The government has been urged to make further consultation on the Public Universities Bill (PUB), 2020 after the bill went through a second reading in Parliament on Tuesday amid protest from some stakeholders, including the University Teachers Association of Ghana (UTAG).
The new legislation, which was withdrawn in October and re-laid in the House on November 3, 2020, is intended to ensure that the governance frameworks in respect of appointment of the governing council, membership of the council, chancellor and council chairperson among others are consistent across the board.
Plans to harmonize the different legislations and institutional structures to define the operations of public universities in the country have already been announced by the government in the bill, but it appears the government is heading into another standoff with the minority group in Parliament.
NDC Minority
Leader of the Minority, Haruna Iddrisu, said his side could not support to the bill in its current form, saying “stakeholder consultation is important to the work we do as Parliament.”
“That is why Article 106 requires that we invite public memoranda,” he stated and added that the UTAG branch of the University of Ghana had indicated that its association had not been engaged.
Mr. Iddrisu said “these are stakeholders who are affected by the bill and therefore need an assurance from the Minister of Education that they would be thoroughly engaged, and the report of engagement submitted to Parliament. Either than that we are unable to support this bill.”

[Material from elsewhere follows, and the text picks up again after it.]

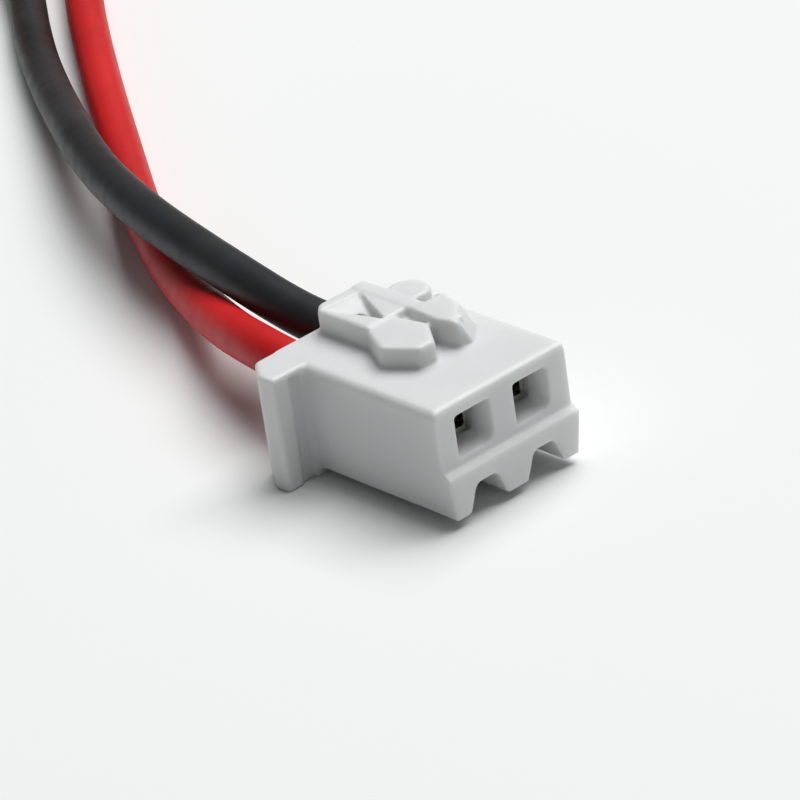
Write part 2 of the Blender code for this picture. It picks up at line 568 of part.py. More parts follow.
def make_housing(plug):
    beyond = 1.0 * MM
    white = finish("white_nylon", (0.86, 0.86, 0.85), 0.45)
    housing = add_object("plug_housing", prism(body_outline(), "Y", -LIP_DEPTH, BODY_DEPTH), white, plug)

    # The front face steps back above the lip.
    step = [(-beyond, LIP_TOP - LIP_SLOPE), (-LIP_DEPTH, LIP_TOP - LIP_SLOPE), (0.0, LIP_TOP),
            (0.0, BODY_TOP + beyond), (-beyond, BODY_TOP + beyond)]
    combine(housing, cutter("face_step", prism(step, "X", -BODY_WIDTH, BODY_WIDTH), plug), "DIFFERENCE")

    flange = rounded_outline([
        (-FLANGE_NEAR, FLANGE_FRONT, 0.35 * MM), (FLANGE_FAR, FLANGE_FRONT, 0.35 * MM),
        (FLANGE_FAR, BODY_DEPTH, 0.2 * MM), (-FLANGE_NEAR + FLANGE_CHAMFER, BODY_DEPTH, 0.0),
        (-FLANGE_NEAR, BODY_DEPTH - FLANGE_CHAMFER * 1.3, 0.0)], 3)
    combine(housing, cutter("grip_flange", prism(flange, "Z", 0.0, BODY_TOP), plug), "UNION")

    high = BODY_TOP + PLATFORM_HEIGHT
    sunk = BODY_TOP - 0.3 * MM
    platform = block((-PLATFORM_LEFT, PLATFORM_FRONT, sunk), (PLATFORM_RIGHT, BODY_DEPTH, high))
    combine(housing, cutter("platform", platform, plug), "UNION")
    for word, (x, y, radius, height) in (("near_boss", NEAR_BOSS), ("far_boss", FAR_BOSS)):
        boss = rod((x, y, sunk), (x, y, BODY_TOP + height), radius, sides=24)
        combine(housing, cutter(word, boss, plug), "UNION")
    x, y, radius, height = FAR_BOSS
    tongue = block((x - radius, y, sunk), (x + radius, SLOT_REAR + 0.4 * MM, BODY_TOP + height))
    combine(housing, cutter("far_tongue", tongue, plug), "UNION")

    floor = BODY_TOP + RECESS_FLOOR
    recess = [(RECESS_FRONT, floor), (WINDOW_REAR, floor), (RECESS_REAR, high + 0.1 * MM),
              (RECESS_FRONT, high + 0.1 * MM)]
    recess_left = -PLATFORM_LEFT + RIM_WIDTH
    combine(housing, cutter("recess", prism(recess, "X", recess_left, RECESS_RIGHT), plug), "DIFFERENCE")
    slot = block((SLOT_X, SLOT_FRONT, BODY_TOP + RECESS_FLOOR), (SLOT_X + SLOT_WIDTH, SLOT_REAR, high + beyond))
    combine(housing, cutter("far_slot", slot, plug), "DIFFERENCE")

    cavity_half = MOUTH_WIDTH / 2
    rear_half = LEAD_DIAMETER / 2 + BARREL_CLEARANCE + BARREL_WALL + CAVITY_CLEARANCE
    box_top = BOX_BOTTOM + BOX_HEIGHT + CAVITY_CLEARANCE
    for index, way in enumerate((-PITCH / 2, PITCH / 2)):
        mouth = prism(mouth_outline(-beyond / 4), "X", way - cavity_half, way + cavity_half)
        combine(housing, cutter(f"mouth_{index}", mouth, plug), "DIFFERENCE")
        front = block((way - cavity_half, MOUTH_DEPTH, BOX_BOTTOM - CAVITY_CLEARANCE),
                      (way + cavity_half, REAR_CAVITY_FRONT + 0.2 * MM, box_top))
        combine(housing, cutter(f"front_cavity_{index}", front, plug), "DIFFERENCE")
        pocket = block((way - LANCE_WIDTH / 2 - LANCE_CLEARANCE, LANCE_REAR - LANCE_LENGTH, MOUTH_TOP - 0.3 * MM),
                       (way + LANCE_WIDTH / 2 + LANCE_CLEARANCE, LANCE_REAR + LANCE_CLEARANCE,
                        BOX_BOTTOM + BOX_HEIGHT + LANCE_RISE + LANCE_CLEARANCE))
        combine(housing, cutter(f"lance_pocket_{index}", pocket, plug), "DIFFERENCE")
        rear = block((way - rear_half, REAR_CAVITY_FRONT, LEAD_AXIS - rear_half),
                     (way + rear_half, BODY_DEPTH + beyond, LEAD_AXIS + rear_half))
        combine(housing, cutter(f"rear_cavity_{index}", rear, plug), "DIFFERENCE")
    window = block((recess_left - 0.1 * MM, WINDOW_FRONT, BOX_BOTTOM + BOX_HEIGHT / 2),
                   (RECESS_RIGHT - 0.3 * MM, WINDOW_REAR, BODY_TOP + RECESS_FLOOR + 0.05 * MM))
    combine(housing, cutter("lance_window", window, plug), "DIFFERENCE")
    smooth(housing, 30.0)


def make_contact(name, way, plug):
    """A stamped crimp contact: open box, lance, wire barrel and insulation barrel."""
    tin = finish(name + "_tin", (0.6, 0.58, 0.54), 0.3, 1.0)
    half = MOUTH_WIDTH / 2 - CAVITY_CLEARANCE
    wall = CONTACT_WALL
    box_top = BOX_BOTTOM + BOX_HEIGHT
    contact = add_object(name, block((way - half, BOX_FRONT, BOX_BOTTOM), (way + half, BOX_REAR, box_top)),
                         tin, plug)
    hollow = block((way - half + wall, BOX_FRONT - 1.0 * MM, BOX_BOTTOM + wall),
                   (way + half - wall, BOX_REAR + 0.1 * MM, box_top - wall))
    combine(contact, cutter(name + "_box_hollow", hollow, plug), "DIFFERENCE")

    lance = [(LANCE_REAR - LANCE_LENGTH, box_top - wall / 2), (LANCE_REAR, box_top + LANCE_RISE - wall),
             (LANCE_REAR, box_top + LANCE_RISE), (LANCE_REAR - LANCE_LENGTH + wall, box_top + wall / 4)]
    lance_shape = prism(lance, "X", way - LANCE_WIDTH / 2, way + LANCE_WIDTH / 2)
    combine(contact, cutter(name + "_lance", lance_shape, plug), "UNION")

    strip_half = 0.35 * MM
    grip_radius = LEAD_DIAMETER / 2 + BARREL_CLEARANCE
    wire_radius = STRAND_DIAMETER / 2 + BARREL_CLEARANCE
    wire_foot = LEAD_AXIS - wire_radius - BARREL_WALL
    grip_foot = LEAD_AXIS - grip_radius - BARREL_WALL
    lip = 0.1 * MM
    spine = [
        (BOX_REAR - 2 * lip, BOX_BOTTOM + lip / 2), (BOX_REAR - 2 * lip, BOX_BOTTOM + wall - lip / 4),
        (BOX_REAR, BOX_BOTTOM + wall - lip / 4), (WIRE_BARREL[0], wire_foot + BARREL_WALL * 0.8),
        (WIRE_BARREL[1], wire_foot + BARREL_WALL * 0.8),
        (GRIP_BARREL[0] - lip, grip_foot + BARREL_WALL * 0.8), (GRIP_BARREL[1] - lip, grip_foot + BARREL_WALL * 0.8),
        (GRIP_BARREL[1] - lip, grip_foot + BARREL_WALL * 0.1), (GRIP_BARREL[0] - lip, grip_foot + BARREL_WALL * 0.1),
        (WIRE_BARREL[1] - lip, wire_foot + BARREL_WALL * 0.1), (WIRE_BARREL[0], wire_foot + BARREL_WALL * 0.1),
    ]
    strip = prism(spine, "X", way - strip_half, way + strip_half)
    combine(contact, cutter(name + "_strip", strip, plug), "UNION")
    for word, span, radius in (("wire", WIRE_BARREL, wire_radius), ("grip", GRIP_BARREL, grip_radius)):
        barrel = rod((way, span[0], LEAD_AXIS), (way, span[1], LEAD_AXIS), radius + BARREL_WALL, sides=16)
        combine(contact, cutter(f"{name}_{word}_barrel", barrel, plug), "UNION")
        bore = rod((way, span[0] - 0.2 * MM, LEAD_AXIS), (way, span[1] + 0.2 * MM, LEAD_AXIS), radius, sides=16)
        combine(contact, cutter(f"{name}_{word}_bore", bore, plug), "DIFFERENCE")
    smooth(contact)

    copper = finish(name + "_strands_copper", (0.75, 0.5, 0.35), 0.35, 1.0)
    strands = rod((way, WIRE_BARREL[0] - 0.3 * MM, LEAD_AXIS),
                  (way, INSULATION_START - SHEET_GAP, LEAD_AXIS), STRAND_DIAMETER / 2)
    smooth(add_object(name.replace("contact", "plug_strands"), strands, copper, plug))


def make_plug():
    plug = bpy.data.objects.new("plug_frame", None)
    bpy.context.scene.collection.objects.link(plug)
    plug.location = PLUG_PLACE
    plug.rotation_euler = (0.0, 0.0, PLUG_TURN)
    make_housing(plug)
    make_contact("red_contact", -PITCH / 2, plug)
    make_contact("black_contact", PITCH / 2, plug)


clear_scene()
make_pouch()
make_electrode_stack()
make_terminal(-1, "negative", finish("nickel_tab", (0.6, 0.58, 0.52), 0.3, 1.0))
make_terminal(1, "positive", finish("aluminium_tab", (0.8, 0.8, 0.82), 0.3, 1.0))
make_board()
make_chip("mosfet_chip", -CHIP_Y)
make_chip("protection_chip", CHIP_Y)
make_small_part("resistor_1", RESISTOR_Y, RESISTOR_SIZE, (0.03, 0.03, 0.03))
make_small_part("resistor_2", -RESISTOR_Y, RESISTOR_SIZE, (0.03, 0.03, 0.03))
make_small_part("capacitor", (CHIP_Y + CHIP_LENGTH / 2 + TAB_Y - PLATE_WIDTH / 2) / 2, CAPACITOR_SIZE,
                (0.45, 0.3, 0.18))
make_solder_joint(-1, "black")
make_solder_joint(1, "red")
make_label()
make_tape()
make_lead("black_lead", BLACK_ROUTE, (0.01, 0.01, 0.012))
make_lead("red_lead", RED_ROUTE, (0.6, 0.01, 0.01))
make_plug()
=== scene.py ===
# %% [markdown]
# # A small single-cell battery pack with its plug
#
# The real object is a flat foil pouch in a printed sleeve.  A small board sits under
# amber tape at one end, and a red and a black lead run from it to a white two-way
# plug.  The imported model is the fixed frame: every piece below takes its place from
# it, and pieces whose plain solid isn't good enough are modelled again around it.

# %% Load the frame
import json
import math

import bmesh
import bpy
from mathutils import Matrix, Vector

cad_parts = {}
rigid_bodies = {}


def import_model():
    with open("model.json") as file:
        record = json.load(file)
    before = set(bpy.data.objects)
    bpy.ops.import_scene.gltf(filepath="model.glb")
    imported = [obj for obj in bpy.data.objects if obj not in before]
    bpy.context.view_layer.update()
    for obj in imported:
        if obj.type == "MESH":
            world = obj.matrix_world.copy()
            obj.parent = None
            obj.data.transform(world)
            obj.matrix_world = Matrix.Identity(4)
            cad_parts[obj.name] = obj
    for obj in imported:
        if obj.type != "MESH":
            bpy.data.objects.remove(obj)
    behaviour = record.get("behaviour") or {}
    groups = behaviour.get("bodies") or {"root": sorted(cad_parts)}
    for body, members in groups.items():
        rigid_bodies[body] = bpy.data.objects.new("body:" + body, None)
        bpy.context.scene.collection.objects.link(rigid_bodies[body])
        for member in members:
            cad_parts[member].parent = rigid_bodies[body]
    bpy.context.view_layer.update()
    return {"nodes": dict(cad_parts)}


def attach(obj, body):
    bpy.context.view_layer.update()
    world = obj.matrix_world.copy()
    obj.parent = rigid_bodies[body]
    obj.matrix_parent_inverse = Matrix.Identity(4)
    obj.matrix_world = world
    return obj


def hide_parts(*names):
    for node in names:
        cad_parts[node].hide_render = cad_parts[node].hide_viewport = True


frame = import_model()
MM = 0.001
nodes = frame["nodes"]
print("frame:", len(nodes), "nodes")

# %% [markdown]
# ## The camera
#
# A long lens close to the floor's level shows the plug from its mating end.  The
# camera is placed from the point it looks at: a distance, a bearing, a height above
# the horizon and a small roll.  Building the rotation from those four numbers keeps
# them readable, where three Euler angles would hide them.

# %% Camera
AIM = Vector((78.701, 8.200, 2.408)) * MM
CAMERA_DISTANCE = 150.0 * MM
BEARING = math.radians(85.94)
HEIGHT_ANGLE = math.radians(27.02)
ROLL = math.radians(-8.54)

lens = bpy.data.cameras.new("camera")
lens.lens = 211.73
lens.sensor_width = 36.0
lens.clip_start = 0.005
lens.clip_end = 5.0
camera = bpy.data.objects.new("camera", lens)
bpy.context.scene.collection.objects.link(camera)
toward = Vector((math.sin(BEARING) * math.cos(HEIGHT_ANGLE),
                 -math.cos(BEARING) * math.cos(HEIGHT_ANGLE), math.sin(HEIGHT_ANGLE)))
camera.location = AIM + toward * CAMERA_DISTANCE
upright = (-toward).to_track_quat("-Z", "Y").to_matrix().to_4x4()
camera.rotation_euler = (upright @ Matrix.Rotation(ROLL, 4, "Z")).to_euler()
bpy.context.scene.camera = camera
print("camera at", tuple(round(value / MM, 1) for value in camera.location), "mm")

# %% [markdown]
# ## Materials
#
# Every finish is a Principled shader with a few procedural nodes in front of it.
# The patterns read Object coordinates, which are metres here, so a noise scale of
# 3000 repeats about every third of a millimetre.  The small class below holds one
# material and adds a node or two with each call, so that a finish reads as a short
# list of what its surface does.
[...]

According to him, the NDC MPs want the legitimate concerns of university lecturers and students in the governance of public universities to be appropriately addressed in the bill before it could be passed to law.
Minister’s Response
However, the Minister of Education, Dr. Mathew Opoku Prempeh, dismissed assertions that stakeholders of the country’s public universities had not been consulted, noting that “there are 26 public universities which are going to be affected by this bill and there has been a thorough consultation.”
“Mr. Speaker, if you read the request they (UTAG-UG) brought, they are looking for information. They never said they had not been consulted. In fact, what caused the relaying was the enormity of proposals the universities brought, which the committee (on education) engaged them and decided that due to the voluminous nature, they were going to incorporate into the original bill and come and withdraw and relay it.”
According to him, the current issue is not about consultation, and said the Committee on Education received 38 memoranda on the bill after its advertisement that called for papers.
The minister told Parliament that those people were invited to appear before the Education Committee to testify, and stated that “the government had nothing to hide in this bill.”
But despite the explanation from the government, criticism from a number of minority MPs and the UTAG members about the power the bill gives to the government to appoint members of the governing council, chancellors and council chairpersons for the universities has continued.
National President of UTAG, Prof. Charles Ofosu Marfo, said members of the association were still waiting to receive the current status of the bill after meeting the parliamentary committee on education.
“As it is, we do not know what they are debating about; we also do not know which bill Parliament is deliberating on. Until we are provided with the document, we will spend every life in us to keep academic freedom,” he said.